Die Werke des Norwegers Steinar Haga Kristensen leiteten unmerklich durch das Gebäude, zentral aufgebaut mit einem freskoartig bemalten Raum im Raum, in dem immerhin zwei Bänke zum Videospiel mit seinen bunten schlafparalysedämonenhaften Figuren luden; neben der Hauptbühne luden starre, unter Bässen erzitternde Holzplateaus zum Niederlegen und Betrachten seiner Deckenmalerei in Kirchenschifflänge. Verweildauer bot auch der imposante Anblick nicht, zu unbequem die Härte der Plateaus, nur übertroffen von den metallenen Tribünen, die die Main Stage einrahmten.
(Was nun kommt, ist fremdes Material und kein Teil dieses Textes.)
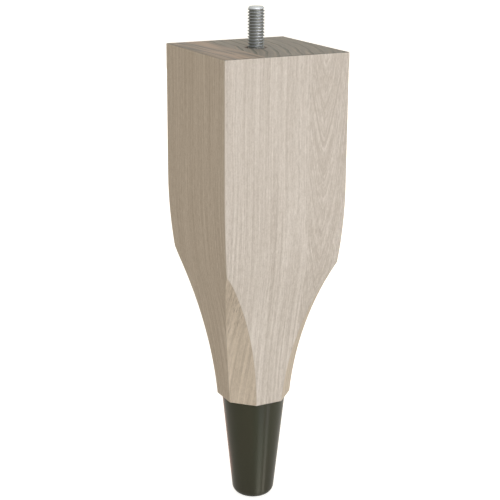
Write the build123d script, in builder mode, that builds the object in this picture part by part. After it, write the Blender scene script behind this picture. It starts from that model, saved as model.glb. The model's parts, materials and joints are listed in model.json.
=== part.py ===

Eigentlich fatal, luden doch weltentrückte Sphären wie die Klänge der Französin Malibu umso mehr dazu ein, sich zu optimalem Hörgenuss niederzulassen. Den inneren Wunsch, die Bühne samt perfekt ausgesteuerter Anlage mit zum heimischen Sofa zu nehmen, brach vor allem die Performance von Bendik Giske und Sam Barker auf, deren metronomfreie Trance aus Synth- und Saxofonloops in gebührende Extase und die Frage mündete, was nach deren Eröffnungskonzert eigentlich noch kommen soll.
Mit der überdimensionierten Warnleuchten-Installation mahnt die polnische Künstlerin Joanna Rajkowska zwar ähnlich den zunehmend irreversiblen Verfall der Welt an, es ließe sich aber auch als Warnung an allzu kritische Stimmen verstehen, sich mit dem Programm zu versöhnen, anstatt ein Festival inmitten von Stahl und Beton in eine Listening Bar mit Ohrensesseln verwandeln zu wollen.